GIVEN TASK
Go from the first line to the line with "import * as THREE from 'three';" and return those lines verbatim, ends included.

**********

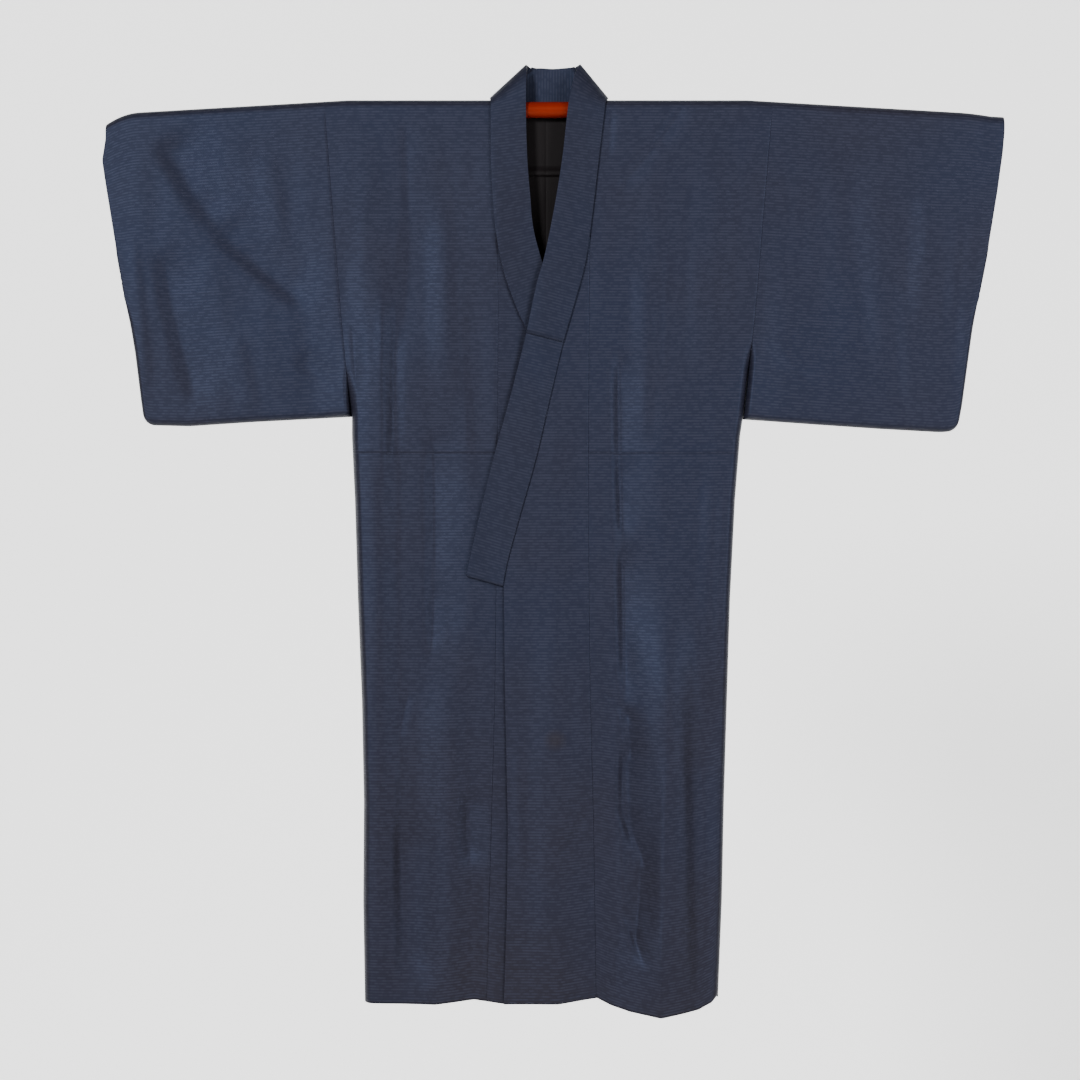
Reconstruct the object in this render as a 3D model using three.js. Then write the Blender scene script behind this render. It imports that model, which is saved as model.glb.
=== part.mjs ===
// Men's silk kimono hung by its sleeves on a round kimono rod.
// Millimetres, +Z up. The origin is the middle of the rod's axis, the front faces -Y
// and the wearer's left side is at +X.
import * as THREE from 'three';

// Cloth
const CLOTH_WALL = 1.4;
const COLLAR_WALL = 2.4;
const COVER_WALL = 1.2;
const LINING_WALL = 1.2;
const SEAM_GAP = 0.3;
const LAYER_GAP = 0.7;
const HIDDEN_LAP = 8;
const NECK_HALF_WIDTH = 86;

// Rod
const ROD_RADIUS = 12;
const ROD_HALF = 630;
const ROD_STRAIGHT_HALF = 300;
const ROD_DROOP = 0.058;
const ROD_ARM_START = 301;
const ROD_SIDES = 24;
const ROD_CLEARANCE = 0.9;

// Hanging depth of the cloth, front and back, measured from the rod's axis
const SHOULDER_RADIUS = ROD_RADIUS + ROD_CLEARANCE + CLOTH_WALL / 2;
const BODY_LENGTH = 1332;
const OVERLAP_LIFT = 3;
const OVERLAP_SINK = 8;
const OVER_SEAM_X = 68;
const LAYER_EASE = 78;
const SINK_TOP = -60;
const SINK_EASE = 150;
const SIDE_ROUNDING = 18;
const SLEEVE_ROUNDING = 14;
const SLEEVE_CORNER = 17;
const CUFF_OPENING = -275;
const LOOSE_TOP = -320;
const LOOSE_GAP = 5;

const SILK = { color: 0x36425c, roughness: 0.62, metalness: 0 };
const COLLAR_SILK = { color: 0x323b50, roughness: 0.62, metalness: 0 };
const DARK_LINING = { color: 0x1a181b, roughness: 0.8, metalness: 0 };
const ROD_LACQUER = { color: 0xa33a16, roughness: 0.35, metalness: 0 };

// Depth of the hanging cloth down the body
const hangingDepth = [
  { z: 0, front: 13.6, back: 13.6 },
  { z: -60, front: 14, back: 14 },
  { z: -150, front: 16, back: 15.5 },
  { z: -300, front: 19, back: 17.5 },
  { z: -600, front: 21, back: 19 },
  { z: -1000, front: 22, back: 20 },
  { z: -1400, front: 23, back: 21 },
];

// Depth of the hanging cloth down the sleeves
const sleeveDepth = [
  { z: 20, front: 13.6, back: 13.6 },
  { z: -60, front: 13.8, back: 13.8 },
  { z: -150, front: 15, back: 15 },
  { z: -500, front: 15, back: 15 },
];

// Folds that show from a step away: a positive depth stands out from the cloth
const frontFolds = [
  { x0: -259, z0: -250, x1: -252, z1: -1345, depth: 12, width: 42 },
  { x0: -182, z0: -495, x1: -180, z1: -807, depth: -5, width: 30 },
  { x0: -150, z0: -850, x1: -146, z1: -1345, depth: 6, width: 40 },
  { x0: -216, z0: -1060, x1: -208, z1: -1300, depth: -7, width: 34 },
  { x0: -121, z0: -1020, x1: -119, z1: -1130, depth: -5, width: 24 },
  { x0: 95, z0: -370, x1: 105, z1: -640, depth: -7, width: 30 },
  { x0: 105, z0: -640, x1: 113, z1: -930, depth: -8, width: 30 },
  { x0: 113, z0: -930, x1: 128, z1: -1230, depth: -11, width: 32 },
  { x0: 176, z0: -760, x1: 184, z1: -1365, depth: 18, width: 66 },
  { x0: 214, z0: -60, x1: 205, z1: -420, depth: 4, width: 38 },
  { x0: -204, z0: -160, x1: -212, z1: -360, depth: -4, width: 30 },
  { x0: 20, z0: -760, x1: 18, z1: -1345, depth: 4, width: 44 },
];

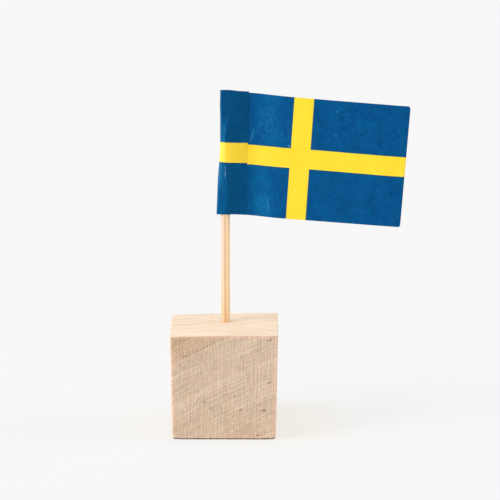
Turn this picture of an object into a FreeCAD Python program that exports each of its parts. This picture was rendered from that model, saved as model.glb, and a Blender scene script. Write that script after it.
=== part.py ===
import FreeCAD, Part
import math
import os

# A paper flag on a wooden pick, standing in a small drilled wooden block.
# Millimetres, +Z up, origin at the middle of the block's underside.
# The flag flies to +X and the hem is glued on its -Y side, which is the front.

# Block: a short piece sawn off a wooden strip whose section is a little out of square.
# The sawn end grain is the front and the back, so the section is drawn on XZ and runs along Y.
block_width_top = 25.0
block_width_bottom = 23.95
block_depth = 25.0
block_height_left = 24.4
block_height_right = 24.6
block_edge_break = 0.35

# Hole: drilled upright from the top, behind the middle, a little narrower than the pick and a
# little deeper than its point reaches, with the cone that a twist drill leaves.
hole_undersize = 0.1
hole_spare_depth = 2.3
hole_point_angle = 118.0
hole_right_of_middle = 0.25
hole_behind_middle = 2.7

# Pick: a turned round stick with one long point, which wedges in the mouth of the hole.
pick_diameter = 2.15
pick_length = 65.0
pick_taper_length = 11.3
pick_tip_diameter = 0.4
pick_end_chamfer = 0.12
pick_seat_clearance = 0.01

# Flag: one sheet of printed paper, folded round the pick, its hem glued on its own front.
paper_thickness = 0.1
sleeve_clearance = 0.04
flag_above_pick = 0.3
flag_height = 28.83
flag_length_top = 44.0
fly_corner_radius = 0.45

# The flag droops, and its three cut edges are not quite square to each other (degrees).
top_edge_angle = 4.45
bottom_edge_angle = 4.12
fly_edge_angle = 4.6

# Hem: its free edge's distance from the pick's axis at the top and at the lowest corner, how
# far it stands past the main sheet at the fold, and its own edges' slant (degrees).
hem_reach_top = 5.5
hem_reach_bottom = 4.7
hem_past_top = 0.29
hem_past_bottom = 0.22
hem_top_angle = 4.75
hem_bottom_angle = 1.85

# Seam: the glued strip beside the pick, between its start and the hem's free edge. Depths are
# those of the main sheet's front face, measured back from the pick's axis.
seam_start = 3.5
seam_start_depth = -0.45
seam_end_depth = -0.1

# Fold: it hugs the pick from the top down to a kink, and then stands off it more and more,
# while its inner radius gets ever smaller than the round that the paper makes about the pick.
fold_kink_above_bottom = 12.0
fold_stand_off_top = 0.02
fold_stand_off_kink = 0.17
fold_stand_off_bottom = 1.08
fold_sharper_top = 0.11
fold_sharper_kink = 0.44
fold_sharper_bottom = 0.74

# Wave: the sheet's gentle bend beyond the hem, as distances from the axis and front depths.
wave_crest = 9.5
wave_crest_depth = -0.4
wave_flank = 14.8
wave_flank_depth = -1.35
wave_flat_start = 21.6
wave_flat_start_depth = -1.85
wave_flat_middle = 31.0
fly_depth = -1.95

# A tool that cuts or trims reaches past what it cuts by this much.
overrun = 3.0


def vec(x, y, z=0.0):
    return FreeCAD.Vector(x, y, z)


def slope(degrees):
    return math.tan(math.radians(degrees))


def line(start, end):
    return Part.LineSegment(start, end).toShape()


def spline(points):
    curve = Part.BSplineCurve()
    curve.interpolate(points)
    return curve.toShape()


# Height of the block's top where the pick enters it.
block_top_slope = (block_height_right - block_height_left) / block_width_top
mouth_height = (block_height_left + block_height_right) / 2 + block_top_slope * hole_right_of_middle

# The pick drops until its taper is as wide as the hole's mouth.
hole_diameter = pick_diameter - hole_undersize
taper_rate = (pick_diameter - pick_tip_diameter) / pick_taper_length
taper_start = mouth_height + (hole_undersize + 2 * pick_seat_clearance) / taper_rate
pick_bottom = taper_start - pick_taper_length
pick_top = pick_bottom + pick_length

# The main sheet's top and bottom edge where they meet the fold, and its lowest corner.
flag_top = pick_top + flag_above_pick
flag_bottom = flag_top - flag_height
flag_lowest = flag_bottom - slope(bottom_edge_angle) * flag_length_top

# The round that the paper's inner face makes about the pick, and the fold's reach at the top.
sleeve_radius = pick_diameter / 2 + sleeve_clearance
fold_reach = sleeve_radius + paper_thickness + fold_stand_off_top


def make_block():
    """Sawn section, extruded front to back, edges broken, and drilled for the pick."""
    half_top = block_width_top / 2
    half_bottom = block_width_bottom / 2
    front = -block_depth / 2
    section = Part.makePolygon([
        vec(-half_bottom, front, 0),
        vec(half_bottom, front, 0),
        vec(half_top, front, block_height_right),
        vec(-half_top, front, block_height_left),
        vec(-half_bottom, front, 0),
    ])
    block = Part.Face(section).extrude(vec(0, block_depth, 0))
    block = block.makeFillet(block_edge_break, block.Edges)
    return block.cut(make_hole()).Solids[0]


def make_hole():
    """The drill's shape: a cylinder from above the block down to the drill's cone."""
    radius = hole_diameter / 2
    floor = pick_bottom - hole_spare_depth
    cone_depth = radius / slope(hole_point_angle / 2)
    return turned_at_hole(Part.makePolygon([
        vec(0, 0, floor - cone_depth),
        vec(radius, 0, floor),
        vec(radius, 0, mouth_height + overrun),
        vec(0, 0, mouth_height + overrun),
        vec(0, 0, floor - cone_depth),
    ]))


def make_pick():
    """Turned stick: rounded point, long taper, straight shank and a chamfered top end."""
    radius = pick_diameter / 2
    tip_radius = pick_tip_diameter / 2
    tip_shoulder = vec(tip_radius, 0, pick_bottom + tip_radius)
    halfway = tip_radius * math.sqrt(0.5)
    tip_middle = vec(halfway, 0, pick_bottom + tip_radius - halfway)
    tip = Part.Arc(vec(0, 0, pick_bottom), tip_middle, tip_shoulder).toShape()
    side = Part.makePolygon([
        tip_shoulder,
        vec(radius, 0, taper_start),
        vec(radius, 0, pick_top - pick_end_chamfer),
        vec(radius - pick_end_chamfer, 0, pick_top),
        vec(0, 0, pick_top),
        vec(0, 0, pick_bottom),
    ])
    return turned_at_hole(Part.Wire([tip] + side.Edges))


def turned_at_hole(outline):
    """Half outline on XZ, turned round Z and stood on the hole's axis."""
    solid = Part.Face(outline).revolve(vec(0, 0, 0), vec(0, 0, 1), 360)
    solid.translate(vec(hole_right_of_middle, hole_behind_middle, 0))
    return solid


def arc_about(centre, radius, start, end, side):
    """Short arc between two points of a circle; side tells front from back for a half turn."""
    middle = (start + end) * 0.5 - centre
    if middle.Length == 0:
        middle = vec(0, side)
    middle.normalize()
    return Part.Arc(start, centre + middle * radius, end).toShape()


def fold_line(fold_centre, fold_radius, pick_round, side):
    """Ends of the straight run from the fold's round to the round about the pick."""
    lean = math.asin((pick_round - fold_radius) / -fold_centre.x)
    normal = vec(-math.sin(lean), side * math.cos(lean))
    return fold_centre + normal * fold_radius, normal * pick_round


def seam_normal(side):
    """Outward direction where the paper leaves the pick, straight towards the seam's start."""
    distance = math.hypot(seam_start, seam_start_depth)
    bearing = math.atan2(seam_start_depth, seam_start)
    angle = bearing + side * math.acos(sleeve_radius / distance)
    return vec(math.cos(angle), math.sin(angle))


def sleeve_face(stand_off, sharper, side, layer):
    """One face of the paper from the fold's nose, over one side of the pick, to the seam.

    side is -1 in front and 1 behind; layer is 0 for the face on the pick and 1 for the outer.
    """
    fold_centre = vec(-sharper - stand_off, 0)
    fold_radius = sleeve_radius - sharper + layer * paper_thickness
    pick_round = sleeve_radius + layer * paper_thickness
    nose = fold_centre - vec(fold_radius, 0)
    leave_fold, meet_pick = fold_line(fold_centre, fold_radius, pick_round, side)
    outward = seam_normal(side)
    leave_pick = outward * pick_round
    seam = vec(seam_start, seam_start_depth + layer * side * paper_thickness)
    edges = [
        arc_about(fold_centre, fold_radius, nose, leave_fold, side),
        line(leave_fold, meet_pick),
        arc_about(vec(0, 0), pick_round, meet_pick, leave_pick, side),
        line(leave_pick, seam),
    ]
    return edges, nose, seam


def section(edges, height):
    """These edges as one closed wire, on the pick's axis at a height."""
    wire = Part.Wire(Part.sortEdges(edges)[0])
    wire.translate(vec(hole_right_of_middle, hole_behind_middle, height))
    return wire


def hem_section(stand_off, sharper, hem_reach, height):
    """The hem in plan: from the fold over the front of the pick, and down onto the sheet."""
    inner, inner_nose, seam = sleeve_face(stand_off, sharper, -1, 0)
    outer, outer_nose, outer_seam = sleeve_face(stand_off, sharper, -1, 1)
    free_edge = vec(hem_reach, seam_end_depth)
    free_edge_front = free_edge - vec(0, paper_thickness)
    closing = [
        line(outer_seam, free_edge_front),
        line(free_edge_front, free_edge),
        line(free_edge, seam),
        line(inner_nose, outer_nose),
    ]
    return section(inner + outer + closing, height)


def sheet_section(stand_off, sharper, hem_reach, height):
    """The main sheet in plan: behind the pick, under the hem, and out to the fly."""
    inner, inner_nose, seam = sleeve_face(stand_off, sharper, 1, 0)
    outer, outer_nose, outer_seam = sleeve_face(stand_off, sharper, 1, 1)
    behind = vec(0, paper_thickness)
    wave = [
        vec(hem_reach, seam_end_depth),
        vec(wave_crest, wave_crest_depth),
        vec(wave_flank, wave_flank_depth),
        vec(wave_flat_start, wave_flat_start_depth),
        vec(wave_flat_middle, fly_depth),
        vec(flag_length_top + overrun, fly_depth),
    ]
    closing = [
        line(seam, wave[0]),
        spline(wave),
        line(wave[-1], wave[-1] + behind),
        spline([point + behind for point in wave]),
        line(wave[0] + behind, outer_seam),
        line(outer_nose, inner_nose),
    ]
    return section(inner + outer + closing, height)


def make_flag():
    """Hem and main sheet, each lofted down the pick, trimmed to its own edges and joined."""
    kink = flag_bottom + fold_kink_above_bottom
    stations = [
        (fold_stand_off_bottom, fold_sharper_bottom, hem_reach_bottom, flag_lowest - overrun),
        (fold_stand_off_kink, fold_sharper_kink, (hem_reach_top + hem_reach_bottom) / 2, kink),
        (fold_stand_off_top, fold_sharper_top, hem_reach_top, flag_top + overrun),
    ]
    hem = Part.makeLoft([hem_section(*station) for station in stations], True, True)
    sheet = Part.makeLoft([sheet_section(*station) for station in stations], True, True)
    hem = hem.common(hem_outline())
    sheet = sheet.common(sheet_outline())
    return sheet.fuse(hem).removeSplitter().Solids[0]


def edge_point(x, height_at_fold, angle):
    """Point at x on an edge that has this height at the fold and slants down from there."""
    return vec(x, 0, height_at_fold - slope(angle) * (x + fold_reach))


def outline_prism(points):
    """A prism through the whole flag, with this front view about the pick's axis."""
    front = hole_behind_middle - hem_reach_top
    placed = [point + vec(hole_right_of_middle, front, 0) for point in points]
    face = Part.Face(Part.makePolygon(placed + placed[:1]))
    return face.extrude(vec(0, 2 * hem_reach_top, 0))


def hem_outline():
    """The hem's own top and bottom edge, which stand a little past the main sheet's."""
    left = -fold_reach - overrun
    right = hem_reach_top + overrun
    top = flag_top + hem_past_top
    bottom = flag_bottom - hem_past_bottom
    return outline_prism([
        edge_point(left, bottom, hem_bottom_angle),
        edge_point(right, bottom, hem_bottom_angle),
        edge_point(right, top, hem_top_angle),
        edge_point(left, top, hem_top_angle),
    ])


def sheet_outline():
    """The main sheet's top, bottom and leaning fly edge, with the fly's corners rounded."""
    left = -fold_reach - overrun
    fly_top = edge_point(flag_length_top - fold_reach, flag_top, top_edge_angle)
    below_fly_top = edge_point(fly_top.x, flag_bottom, bottom_edge_angle)
    fly_height = (fly_top.z - below_fly_top.z) / (1 + slope(bottom_edge_angle) * slope(fly_edge_angle))
    fly_bottom = fly_top - vec(slope(fly_edge_angle) * fly_height, 0, fly_height)
    prism = outline_prism([
        edge_point(left, flag_bottom, bottom_edge_angle),
        fly_bottom,
        fly_top,
        edge_point(left, flag_top, top_edge_angle),
    ])
    corners = [
        edge for edge in prism.Edges
        if abs(edge.tangentAt(edge.FirstParameter).y) > 0.5 and edge.CenterOfMass.x > hem_reach_top
    ]
    return prism.makeFillet(fly_corner_radius, corners)


os.makedirs("parts", exist_ok=True)
nodes = {
    "wooden_block": make_block(),
    "toothpick": make_pick(),
    "paper_flag": make_flag(),
}
for name, shape in nodes.items():
    shape.exportStep("parts/" + name + ".step")
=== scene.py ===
import math
import bpy
from mathutils import Matrix, Vector


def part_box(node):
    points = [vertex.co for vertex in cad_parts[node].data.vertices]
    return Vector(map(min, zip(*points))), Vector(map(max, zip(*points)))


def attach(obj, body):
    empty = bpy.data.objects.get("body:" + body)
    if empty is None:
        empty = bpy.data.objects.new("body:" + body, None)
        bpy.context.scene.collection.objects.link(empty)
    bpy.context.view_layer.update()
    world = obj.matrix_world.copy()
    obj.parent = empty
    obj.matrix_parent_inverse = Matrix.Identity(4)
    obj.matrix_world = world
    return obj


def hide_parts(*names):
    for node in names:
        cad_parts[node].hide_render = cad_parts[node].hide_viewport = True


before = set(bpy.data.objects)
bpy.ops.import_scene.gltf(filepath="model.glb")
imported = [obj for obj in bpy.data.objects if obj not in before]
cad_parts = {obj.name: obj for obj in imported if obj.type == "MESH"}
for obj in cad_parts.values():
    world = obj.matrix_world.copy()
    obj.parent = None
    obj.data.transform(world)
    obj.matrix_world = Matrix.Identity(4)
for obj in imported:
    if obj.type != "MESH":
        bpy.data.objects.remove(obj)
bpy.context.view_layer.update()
mm = 0.001

# The wooden block: a short piece of pale strip, sawn across at the front and the back and planed
# on its other sides, with its arrises rubbed off. It is drilled from the top for the pick.
block_low, block_high = (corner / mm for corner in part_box("wooden_block"))
block_depth = block_high.y - block_low.y
block_width = 25.0
block_foot_width = 23.95
block_height_left = 24.4
block_height_right = 24.6
block_height = (block_height_left + block_height_right) / 2
block_vertices = (190, 30, 44)
arris_crowding = 0.85
block_arris = 0.36
least_wear = 0.55
more_wear = 0.9
foot_arris = 0.38
foot_corner_rise = (1.8, 0.2)
foot_corner_run = (2.6, 0.8)
saw_line_depth = 0.035
end_skin = (0.03, 0.01)
crown_height = 0.16
crown_aside = 3.0
back_drop = 0.17
crowned_above = 0.8
pick_low, pick_high = (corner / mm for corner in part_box("toothpick"))
pick_axis = Vector(((pick_low.x + pick_high.x) / 2, (pick_low.y + pick_high.y) / 2, 0.0))
hole_radius = 1.025
hole_below_pick = 2.3
hole_floor = pick_low.z - hole_below_pick
hole_sides = 48
drill_above_block = 4
end_grain_light = (0.830, 0.660, 0.500, 1)
end_grain_dark = (0.390, 0.265, 0.170, 1)
stain_light = (0.790, 0.560, 0.380, 1)
stain_dark = (0.380, 0.215, 0.110, 1)
rim_light = (0.930, 0.655, 0.500, 1)
rim_dark = (0.540, 0.320, 0.215, 1)
long_grain_light = (0.850, 0.710, 0.560, 1)
long_grain_dark = (0.730, 0.570, 0.415, 1)
fleck_colour = (0.150, 0.075, 0.040, 1)
# Colour of the contact shadow painted along the block's foot.
foot_painted_shadow = (0.090, 0.035, 0.018, 1)
torn_fibres_and_shade = (0.480, 0.300, 0.160, 1)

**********

CORRECT ANSWER
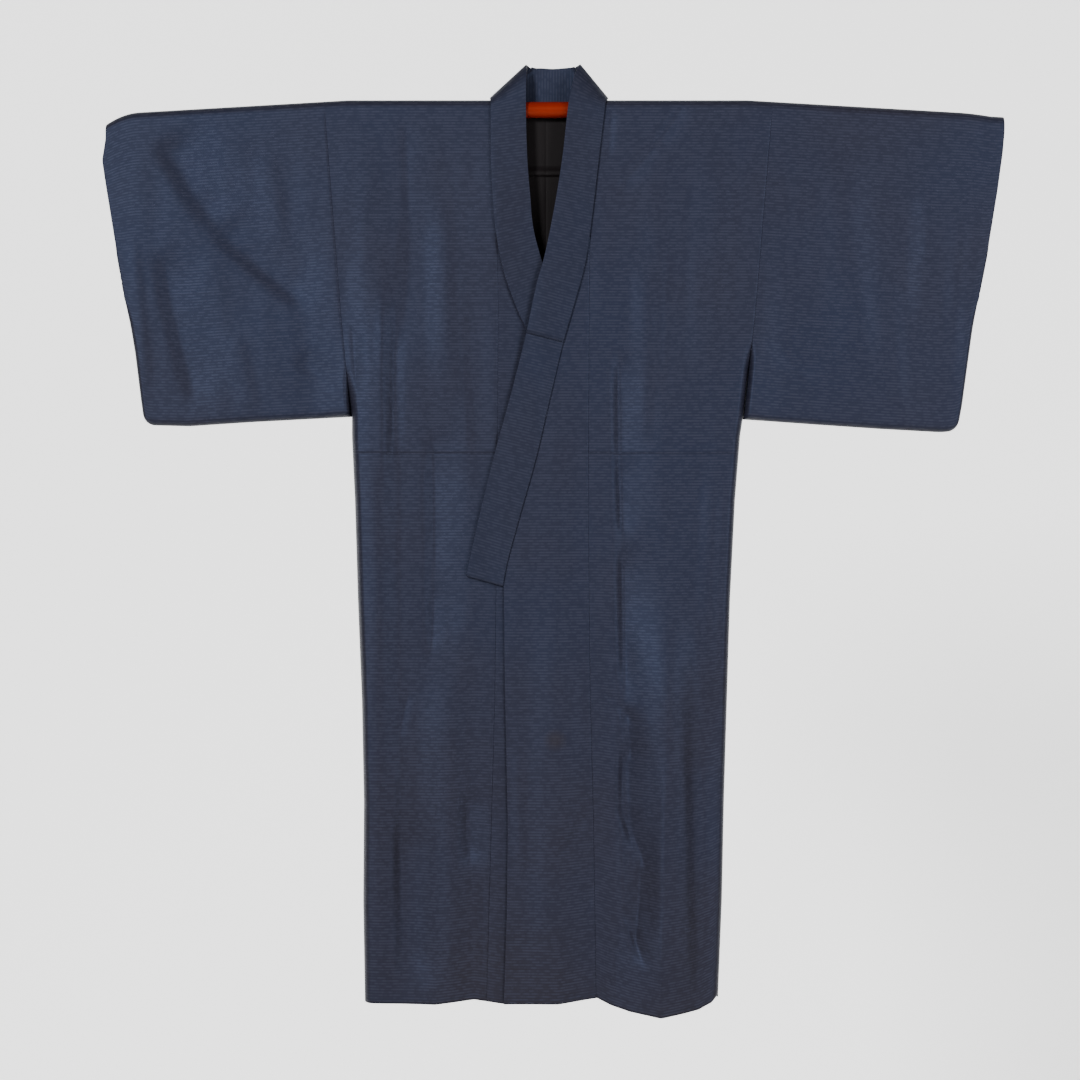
Reconstruct the object in this render as a 3D model using three.js. Then write the Blender scene script behind this render. It imports that model, which is saved as model.glb.
=== part.mjs ===
// Men's silk kimono hung by its sleeves on a round kimono rod.
// Millimetres, +Z up. The origin is the middle of the rod's axis, the front faces -Y
// and the wearer's left side is at +X.
import * as THREE from 'three';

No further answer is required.